OBJECTIVE:
Find each line containing the string "bending" and return it.

DATA FOR THIS EXERCISE:
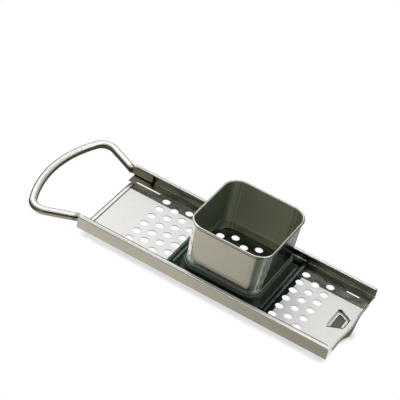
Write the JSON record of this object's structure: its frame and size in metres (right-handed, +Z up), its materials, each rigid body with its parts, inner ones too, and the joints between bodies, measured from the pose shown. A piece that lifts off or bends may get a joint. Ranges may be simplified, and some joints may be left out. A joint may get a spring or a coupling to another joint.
{
  "type": "spaetzle maker",
  "caption": "Steel trough with a field of round holes, a wire loop handle, a pot hook, and a square open hopper that slides along it under its lips.",
  "frame": {"origin": "middle of the footprint, at the height of the pot hook's tip, which is the lowest point", "axes": "+X along the tray from the wire handle to the pot hook, +Y across the tray, +Z up"},
  "size_m": [0.3356, 0.1364, 0.071],
  "materials": {
    "tray_steel": "polished",
    "wire_steel": "polished",
    "hopper_steel": "satin",
    "slide_steel": "polished"
  },
  "bodies": {
    "tray": {"tray": "tray_steel", "wire_handle": "wire_steel"},
    "slide": {"slide_plate": "slide_steel", "hopper": "hopper_steel"}
  },
  "joints": [
    {"name": "hopper_slide", "type": "slide", "parent": "tray", "child": "slide", "axis": [1, 0, 0], "range_m": [-0.0687, 0.065]}
  ]
}
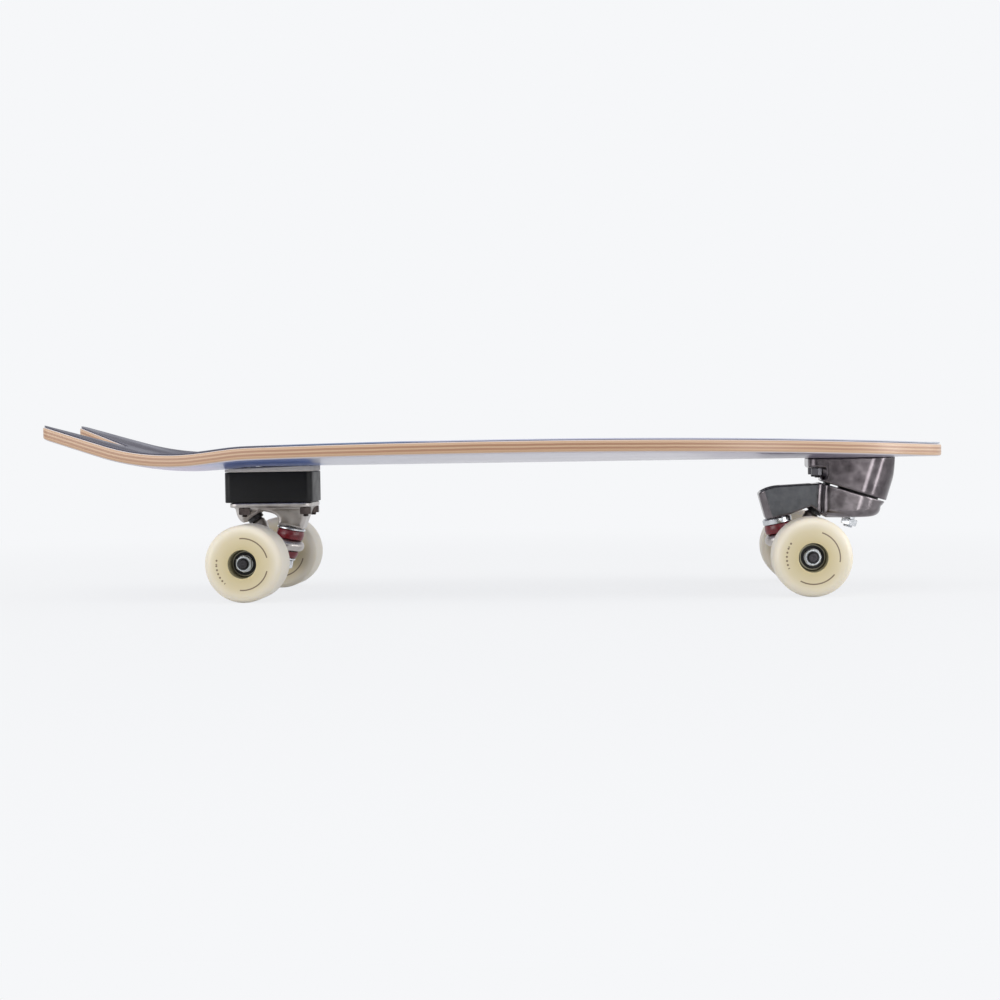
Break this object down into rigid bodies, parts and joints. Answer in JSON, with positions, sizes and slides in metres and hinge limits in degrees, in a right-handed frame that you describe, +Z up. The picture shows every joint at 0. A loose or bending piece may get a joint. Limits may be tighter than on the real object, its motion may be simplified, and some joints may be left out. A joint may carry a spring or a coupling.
{
  "type": "surf skateboard",
  "caption": "Complete surf skateboard: swallow-tailed maple deck with kicktail, risered rear truck, spring-loaded swinging front truck and wide cream wheels.",
  "frame": {"origin": "on the ground under the middle of the deck", "axes": "+X to the nose, +Y to the left rail, +Z up"},
  "size_m": [0.77, 0.25, 0.1513],
  "materials": {
    "maple": "clear-lacquered edge of pressed maple plies, lavender-grey dyed faces",
    "grip": "matt grit sheet",
    "urethane": "satin cast polyurethane",
    "bushing": "glossy cast polyurethane",
    "casting": "tumbled casting",
    "gunmetal": "dark plated, polished casting",
    "steel": "bright zinc plating",
    "dark_steel": "blackened steel",
    "black_plastic": "moulded, fine grain",
    "grey_rubber": "matt foam rubber",
    "black_rubber": "matt",
    "bearing_steel": "ground steel with dark shields"
  },
  "bodies": {
    "board": {"deck": "maple", "grip_tape": "grip", "rear_shock_pad": "grey_rubber", "rear_riser": "black_plastic", "rear_mounting_bolt_tail_left": "dark_steel", "rear_mounting_bolt_tail_right": "dark_steel", "rear_mounting_bolt_nose_left": "dark_steel", "rear_mounting_bolt_nose_right": "dark_steel", "front_mounting_bolt_tail_left": "dark_steel", "front_mounting_bolt_tail_right": "dark_steel", "front_mounting_bolt_nose_left": "dark_steel", "front_mounting_bolt_nose_right": "dark_steel", "rear_baseplate": "casting", "rear_kingpin": "steel", "rear_kingpin_nut": "steel", "rear_upper_cup_washer": "steel", "rear_lower_cup_washer": "steel", "rear_upper_bushing": "bushing", "rear_lower_bushing": "bushing", "rear_pivot_cup": "black_rubber", "front_base": "gunmetal", "front_swing_pin": "steel", "front_swing_nut": "steel", "front_thrust_ring": "black_rubber", "front_torsion_spring": "steel"},
    "front_arm": {"front_swing_arm": "gunmetal", "front_swing_bush": "bearing_steel", "front_kingpin": "steel", "front_kingpin_nut": "steel", "front_upper_cup_washer": "steel", "front_lower_cup_washer": "steel", "front_upper_bushing": "bushing", "front_lower_bushing": "bushing", "front_pivot_cup": "black_rubber"},
    "front_hanger": {"front_hanger": "casting", "front_axle": "steel", "front_left_bearing_spacer": "steel", "front_left_axle_nut": "steel", "front_right_bearing_spacer": "steel", "front_right_axle_nut": "steel"},
    "rear_hanger": {"rear_hanger": "casting", "rear_axle": "steel", "rear_left_bearing_spacer": "steel", "rear_left_axle_nut": "steel", "rear_right_bearing_spacer": "steel", "rear_right_axle_nut": "steel"},
    "rear_left_wheel": {"rear_left_wheel": "urethane", "rear_left_outer_bearing": "bearing_steel", "rear_left_inner_bearing": "bearing_steel"},
    "rear_right_wheel": {"rear_right_wheel": "urethane", "rear_right_outer_bearing": "bearing_steel", "rear_right_inner_bearing": "bearing_steel"},
    "front_left_wheel": {"front_left_wheel": "urethane", "front_left_outer_bearing": "bearing_steel", "front_left_inner_bearing": "bearing_steel"},
    "front_right_wheel": {"front_right_wheel": "urethane", "front_right_outer_bearing": "bearing_steel", "front_right_inner_bearing": "bearing_steel"}
  },
  "joints": [
    {"name": "front_swing", "type": "hinge", "parent": "board", "child": "front_arm", "pos_m": [0.3155, 0, 0.0825], "axis": [0.3007, 0, 0.9537], "range_deg": [-25, 25], "stiffness_Nm_per_rad": 25, "deforming": ["front_torsion_spring"]},
    {"name": "front_lean", "type": "hinge", "parent": "front_arm", "child": "front_hanger", "pos_m": [0.281, 0, 0.0723], "axis": [-0.7441, 0, -0.6681], "range_deg": [-11, 11], "stiffness_Nm_per_rad": 55, "deforming": ["front_upper_bushing", "front_lower_bushing"]},
    {"name": "rear_lean", "type": "hinge", "parent": "board", "child": "rear_hanger", "pos_m": [-0.216, 0, 0.0723], "axis": [0.7441, 0, -0.6681], "range_deg": [-11, 11], "stiffness_Nm_per_rad": 55, "deforming": ["rear_upper_bushing", "rear_lower_bushing"]},
    {"name": "rear_left_wheel_spin", "type": "hinge", "parent": "rear_hanger", "child": "rear_left_wheel", "pos_m": [-0.203, 0.0891, 0.0325], "axis": [0, 1, 0], "continuous": true},
    {"name": "rear_right_wheel_spin", "type": "hinge", "parent": "rear_hanger", "child": "rear_right_wheel", "pos_m": [-0.203, -0.0891, 0.0325], "axis": [0, 1, 0], "continuous": true},
    {"name": "front_left_wheel_spin", "type": "hinge", "parent": "front_hanger", "child": "front_left_wheel", "pos_m": [0.268, 0.0891, 0.0325], "axis": [0, 1, 0], "continuous": true},
    {"name": "front_right_wheel_spin", "type": "hinge", "parent": "front_hanger", "child": "front_right_wheel", "pos_m": [0.268, -0.0891, 0.0325], "axis": [0, 1, 0], "continuous": true}
  ]
}
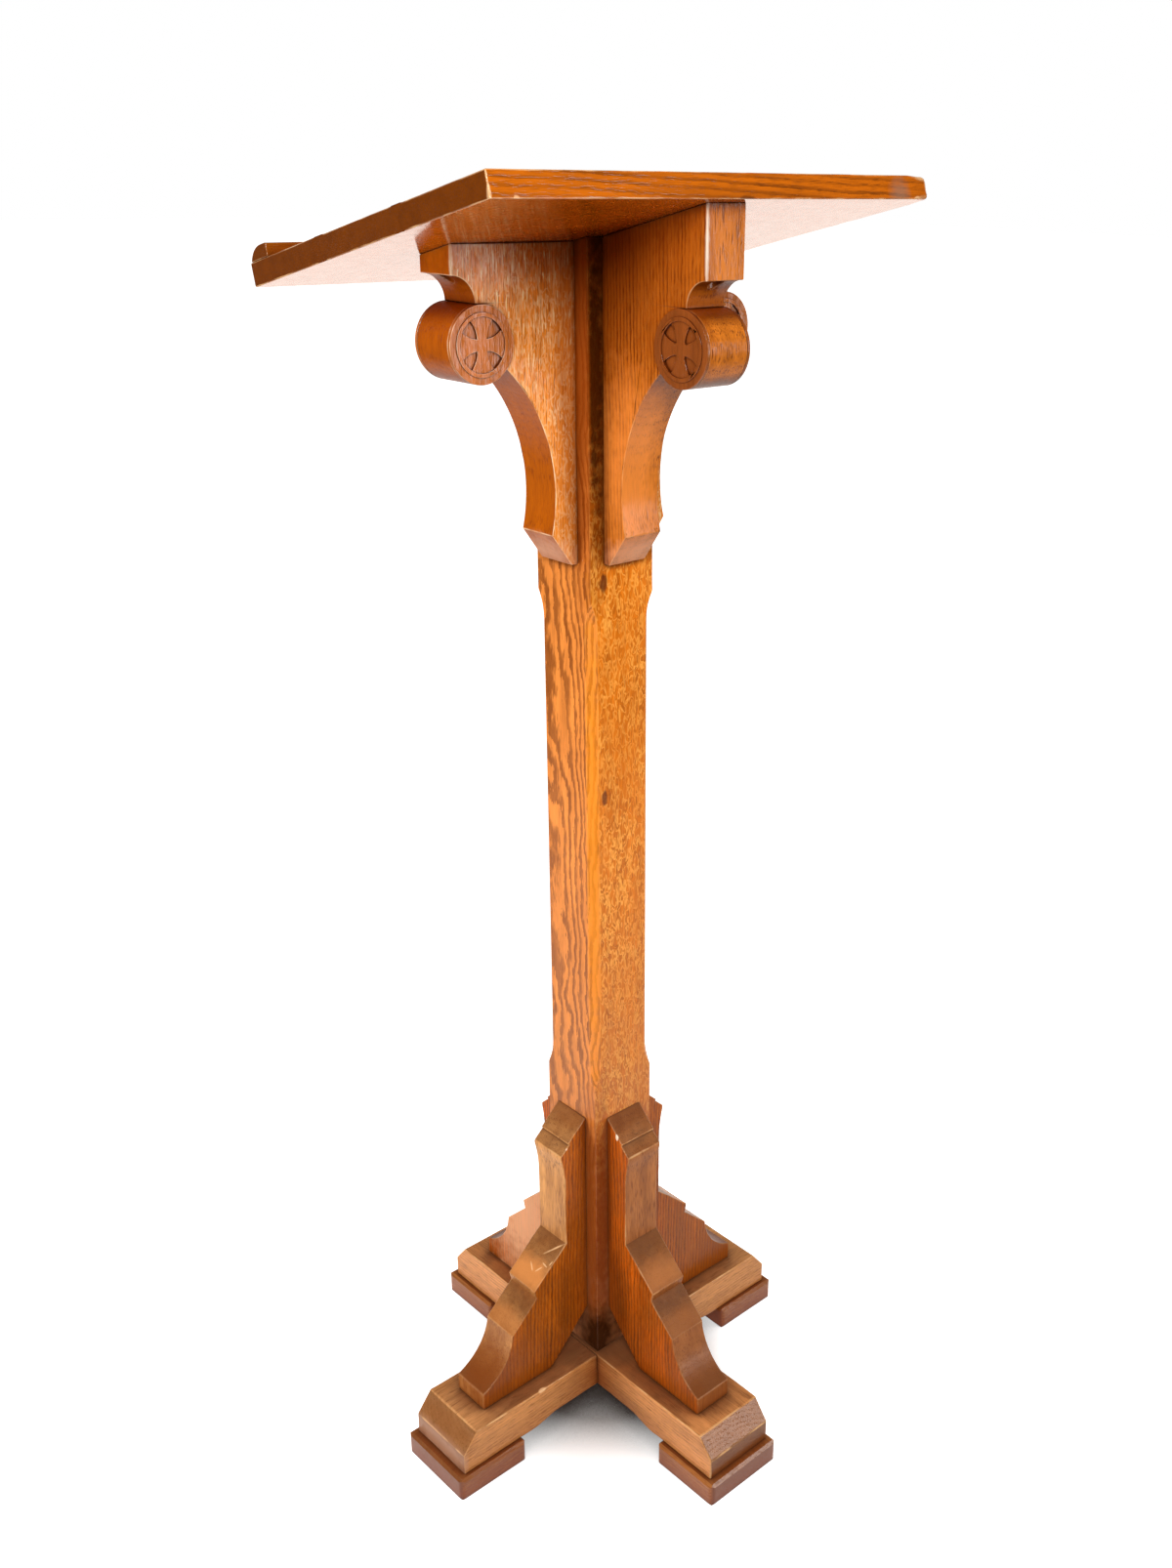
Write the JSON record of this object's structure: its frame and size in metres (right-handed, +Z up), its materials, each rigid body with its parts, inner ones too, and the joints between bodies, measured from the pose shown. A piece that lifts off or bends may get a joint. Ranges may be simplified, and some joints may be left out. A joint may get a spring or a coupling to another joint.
{
  "type": "church lectern",
  "caption": "Oak lectern: a sloping bookboard with a ledge on scrolled brackets round a square post, over stepped buttresses and a cross of halved foot beams.",
  "frame": {"origin": "on the floor, on the post's axis, which is the middle of the foot pads and of the board's width", "axes": "+Z up; +X to the right of a reader who stands at the low edge of the bookboard, on the -Y side, and faces +Y"},
  "size_m": [0.48, 0.464, 1.2958],
  "materials": {
    "frame_oak": "honey-brown varnished oak, worn satin, lighter on its arrises",
    "board_oak": "honey-brown varnished oak boards, glossy on the faces, dark on the end grain",
    "roundel_oak": "varnished oak, turned and carved, the bead rubbed bright",
    "pad_oak": "dark reddish varnished oak, scuffed, with a darker top edge",
    "dowel_beech": "plain unvarnished beech, hidden in the joints",
    "screw_steel": "dull zinc-plated steel"
  },
  "bodies": {
    "root": {"foot_beam_across": "frame_oak", "foot_beam_fore_aft": "frame_oak", "post": "frame_oak", "buttress_right": "frame_oak", "buttress_rear": "frame_oak", "buttress_left": "frame_oak", "buttress_front": "frame_oak", "bracket_right": "frame_oak", "bracket_rear": "frame_oak", "bracket_left": "frame_oak", "bracket_front": "frame_oak", "foot_pad_right": "pad_oak", "foot_pad_rear": "pad_oak", "foot_pad_left": "pad_oak", "foot_pad_front": "pad_oak", "roundel_right_rear_side": "roundel_oak", "roundel_right_front_side": "roundel_oak", "roundel_rear_left_side": "roundel_oak", "roundel_rear_right_side": "roundel_oak", "roundel_left_front_side": "roundel_oak", "roundel_left_rear_side": "roundel_oak", "roundel_front_right_side": "roundel_oak", "roundel_front_left_side": "roundel_oak", "plank_low": "board_oak", "plank_middle": "board_oak", "plank_high": "board_oak", "book_ledge": "board_oak", "board_tongues": "dowel_beech", "ledge_dowels": "dowel_beech", "bracket_dowels": "dowel_beech", "buttress_dowels": "dowel_beech", "board_dowels": "dowel_beech", "bracket_screws": "screw_steel", "buttress_screws": "screw_steel", "pad_screws": "screw_steel"}
  },
  "joints": []
}
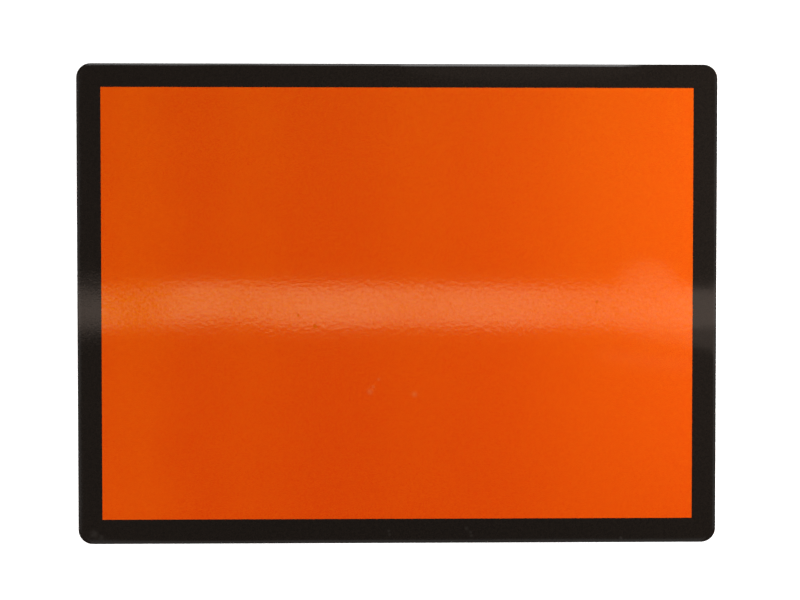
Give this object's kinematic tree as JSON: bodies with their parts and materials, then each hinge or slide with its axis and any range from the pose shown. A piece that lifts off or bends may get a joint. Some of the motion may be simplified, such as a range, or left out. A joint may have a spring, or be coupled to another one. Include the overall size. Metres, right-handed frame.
{
  "type": "dangerous goods sticker",
  "caption": "Flat self-adhesive orange hazard panel with a black border and rounded corners, on its slit release liner.",
  "frame": {"origin": "middle of the underside of the release liner", "axes": "+X along the long side to the right, +Y along the short side to the top edge, +Z out of the printed face"},
  "size_m": [0.4, 0.3, 0.0004],
  "materials": {
    "orange_film": "glossy orange reflective vinyl with a fine orange peel",
    "black_ink": "glossy screen-printed black ink",
    "liner_paper": "off-white silicone-coated release paper, satin"
  },
  "bodies": {
    "root": {"face_film": "orange_film", "border_print": "black_ink", "liner_sheet": "liner_paper", "liner_starter_strip": "liner_paper"}
  },
  "joints": []
}
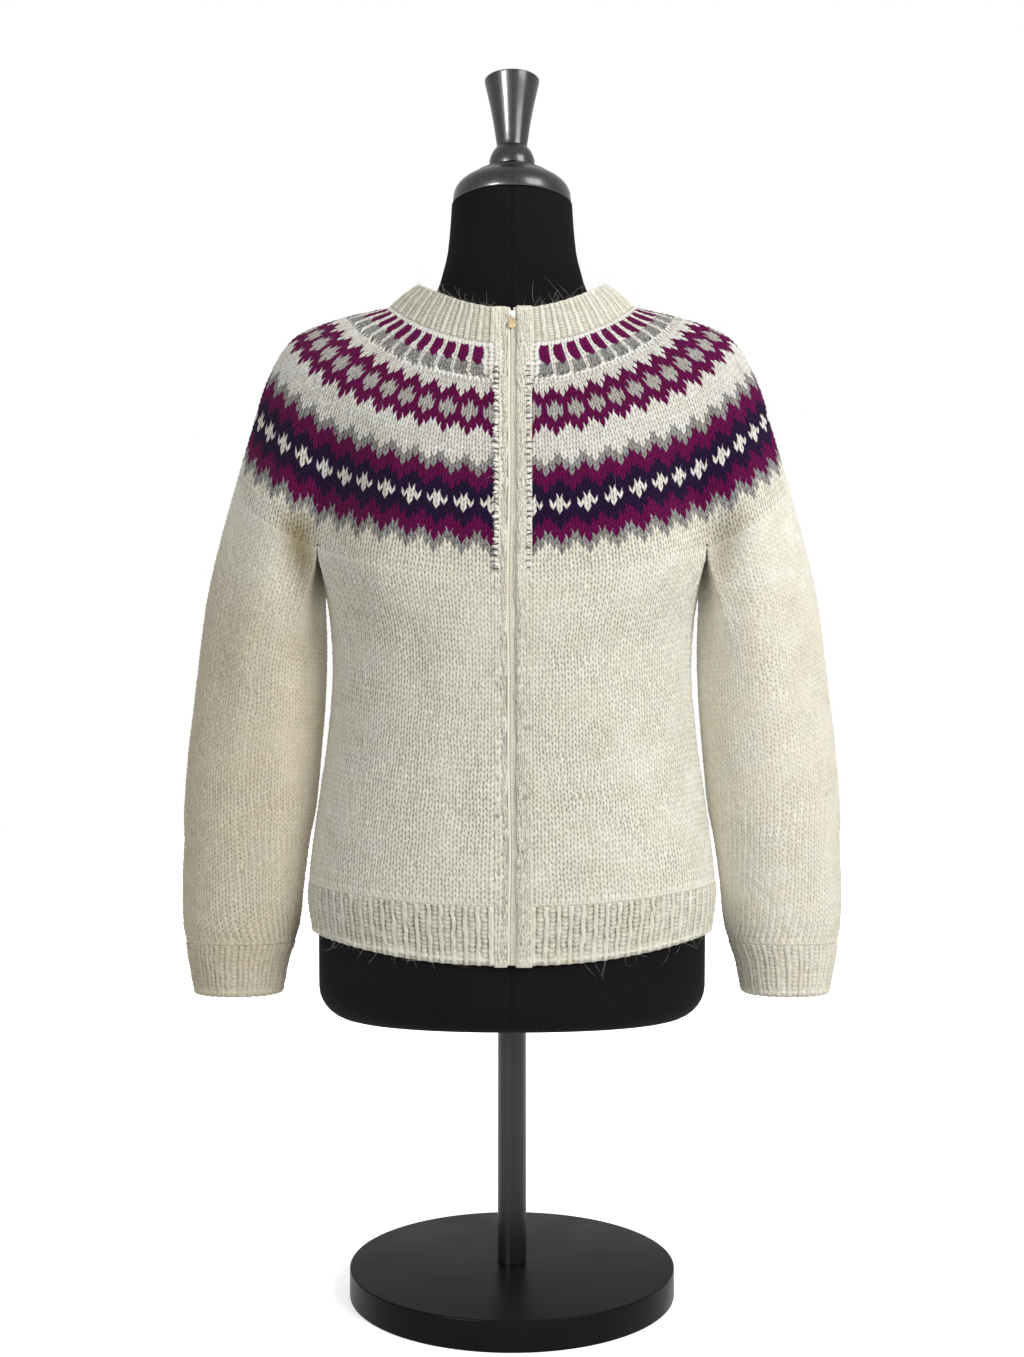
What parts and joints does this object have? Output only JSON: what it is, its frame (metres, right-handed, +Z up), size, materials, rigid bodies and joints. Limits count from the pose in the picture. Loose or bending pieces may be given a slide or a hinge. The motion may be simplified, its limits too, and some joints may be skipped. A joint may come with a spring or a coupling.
{
  "type": "zip-up icelandic sweater on a limbless dress form with a stand",
  "caption": "Cream zip-up wool sweater with a round patterned yoke, worn by a black limbless dress form with a wooden cap and finial, on a pole and a round base.",
  "frame": {"origin": "centre of the round base's underside, on the floor", "axes": "+Z up along the pole; the sweater's front and zip face -Y; +X is on the right of somebody who looks at the front"},
  "size_m": [0.6066, 0.3, 1.1256],
  "materials": {
    "stand_metal": "black powder coat, satin",
    "form_jersey": "black cotton jersey stretched over the form, matt",
    "form_wood": "turned wood, black lacquer, satin",
    "knit_rib": "cream wool, knit-one-purl-one rib, slightly fuzzy",
    "knit_pattern": "stranded wool in cream, greys, plum and dark purple",
    "knit_body": "cream wool stocking stitch, slightly fuzzy",
    "knit_sleeve": "cream wool stocking stitch, slightly fuzzy",
    "zip_tape": "woven cream tape",
    "zip_teeth": "fine cream plastic coil",
    "zip_enamel": "cream enamel, satin",
    "zip_brass": "dull aged brass"
  },
  "bodies": {
    "stand": {"base": "stand_metal", "pole": "stand_metal"},
    "form": {"form_torso": "form_jersey", "neck_cap": "form_wood", "finial": "form_wood", "neckband": "knit_rib", "yoke": "knit_pattern", "body": "knit_body", "hem_rib": "knit_rib", "sleeve_right": "knit_sleeve", "sleeve_left": "knit_sleeve", "cuff_right": "knit_rib", "cuff_left": "knit_rib", "front_band_right": "knit_rib", "front_band_left": "knit_rib", "zip_tape_right": "zip_tape", "zip_tape_left": "zip_tape", "zip_chain": "zip_teeth", "zip_slider": "zip_enamel"},
    "pull": {"zip_pull": "zip_brass"}
  },
  "joints": [
    {"name": "form_swivel", "type": "hinge", "parent": "stand", "child": "form", "pos_m": [0, 0, 0.3], "axis": [0, 0, 1], "continuous": true},
    {"name": "pull_hinge", "type": "hinge", "parent": "form", "child": "pull", "pos_m": [0, -0.07985, 0.88402], "axis": [-1, 0, 0], "range_deg": [0, 165]}
  ]
}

RESPONSE:
Break this object down into rigid bodies, parts and joints. Answer in JSON, with positions, sizes and slides in metres and hinge limits in degrees, in a right-handed frame that you describe, +Z up. The picture shows every joint at 0. A loose or bending piece may get a joint. Limits may be tighter than on the real object, its motion may be simplified, and some joints may be left out. A joint may carry a spring or a coupling.
What parts and joints does this object have? Output only JSON: what it is, its frame (metres, right-handed, +Z up), size, materials, rigid bodies and joints. Limits count from the pose in the picture. Loose or bending pieces may be given a slide or a hinge. The motion may be simplified, its limits too, and some joints may be skipped. A joint may come with a spring or a coupling.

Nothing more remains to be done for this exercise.